Social media users have called on Arab football team captains to wear special armbands in the colours of the Palestinian flag at the 2022 FIFA World Cup in Qatar in November.
The hashtag “#شارة_الكابتن_فلسطينية, or ‘the captain’s armband’ trended on Twitter in response to some European teams’ plans to wear armbands in support of Ukraine and LGBTQIA+ rights.
Armbands are among the most recent and prominent symbolic methods used by players to showcase their support for causes, and has recently been used to call out Qatar for its treatment of migrant workers.
England, alongside nine other European nations, recently announced it will support a new ‘One Love’ campaign promoting ‘inclusion and equality’ at this year’s World Cup in Qatar.
The initiative, created by the Netherlands, will also be supported by Belgium, Denmark, France, Germany, Norway, Sweden, Switzerland and Wales, aiming to “send a message against discrimination of any kind as the eyes of the world fall on the global game,” the English Football Association (FA) said in a statement on Wednesday.
Meanwhile, Robert Lewandowski, the captain of the Polish national team announced that he intends to wear a leadership armband bearing the flag of Ukraine—a gift from Ukrainian football legend Andrei Shevchenko— to raise awareness about the Russian war in Ukraine at the World Cup.
Users are demanding Arab teams also wear leadership badges bearing the Palestinian flag, to express their solidarity with the Palestinian cause and denounce the West’s double standards in sports.
Ayman Jada, who has over a million followers on Twitter, and other sports commentators and analysts strongly supported the idea of changing the armbands for the Arab teams that are anticipated to compete in the 2022 FIFA World Cup.
“If some European teams will carry certain badges for their team leaders in the coming World Cup, why don’t the Arab teams carry the flag of Palestine as an armband for their captains during World Cup football games,?” Jada’s tweet read.

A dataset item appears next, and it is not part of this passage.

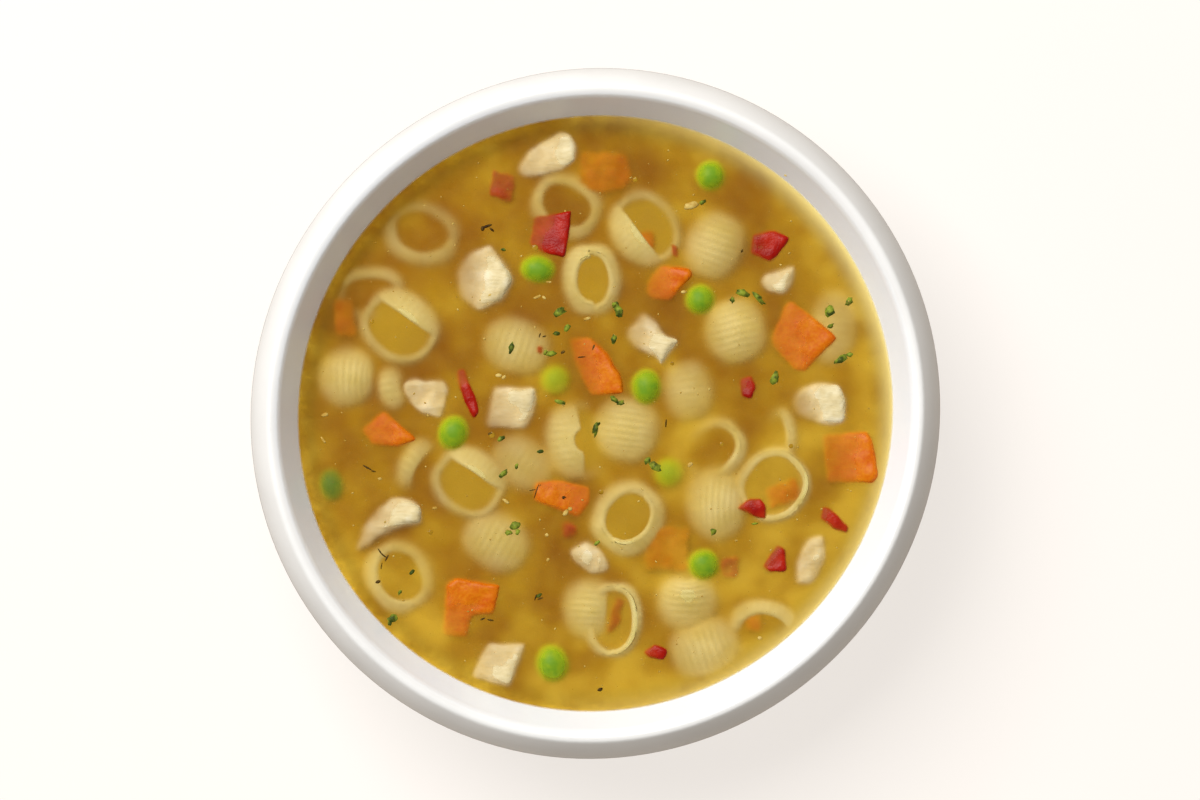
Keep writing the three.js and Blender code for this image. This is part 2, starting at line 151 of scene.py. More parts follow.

FIFA rules currently forbid teams from bringing their own armband designs to the World Cup and require them to use equipment provided by FIFA, and the federation has not confirmed if leaders of European teams will be allowed to wear the armbands that they announced.
FIFA’s double standards
In the past, footballer have taken political stances supported by FIFA, including taking a knee after the death of George Floyd, a Black man killed by a police officer in the United States. However, online users criticised FIFA’s hypocrisy when it comes to Palestine.
“What if all Arab teams decide to put the flag of Palestine, will it still be a political matter that should be separated from football,” one user said, calling out the double standards of FIFA when it comes to supporting Palestine.
FIFA is one of the organisations that joined the West’s anti-Russian regulations in response to Moscow’s invasion of Ukraine on February 24.
However, the global footballing body has not denounced Israel’s occupation of Palestine, despite the numerous documented instances of Israel deliberately targeting Palestinian stadiums, restricting athletes’ travel, cancelling sporting events, and even arresting and killing Palestinian footballers.
In March 2022, Palestinian player Mohammed Rashid spoke out on his decision to not stand behind a ‘Stop War’ banner protesting the ongoing Russian War on Ukraine, stating that it is double standards.
“I didn’t want to stand because there is no fairness in it,” Rashid told GOAL. “Obviously I do not support the war that is happening in Ukraine – I do not support Russia, I don’t support any of this stuff. I’m against all types of wars, I’m against all types of violence.
“But for me to stand behind a Stop War banner when it comes to a war that’s happening in Europe, when we tried to do the same thing [with] all the wars that have happened over the years in Palestine, and they tell us that we cannot do that, that it is illegal, that it is against FIFA rules, and that it is mixing football and politics, and all these things… it is just a matter of justice and fairness.”
In response to a Palestinian request in 2017 that the six Israeli football clubs based in illegal settlements in the occupied Palestinian territories either relocate to Israel or be barred from FIFA-recognised competitions, the FIFA council stated unequivocally that sports and politics should not be mixed.
“The FIFA Council acknowledges that the current situation (in Palestine and Israel) is, for reasons that have nothing to do with football, characterized by an exceptional complexity and sensitivity and by certain de facto circumstances that can neither be ignored nor changed unilaterally by non-governmental organisations such as FIFA.”
Two years later, Israel callously cancelled the FIFA Palestine Cup that was meant to bring Gaza’s top football team, Khadamat Rafah Club, and the West Bank’s FC Balata together in a dramatic final.
In 2019, Israel essentially cancelled the Palestine Cup by denying Gazan players travel permits. This has been highlighted by rights groups as just one example of various flagrant human rights abuses committed by the occupying state in an effort to isolate Palestinians both at home and abroad.
Israel’s restrictions on the movement of Palestinians are highly repressive, with at least 700 obstacles placed around the West Bank and up to 140 checkpoints.
Palestinians and activists from all around the world have long accused FIFA of ignoring letters to suspend the Israeli Football Association’s membership.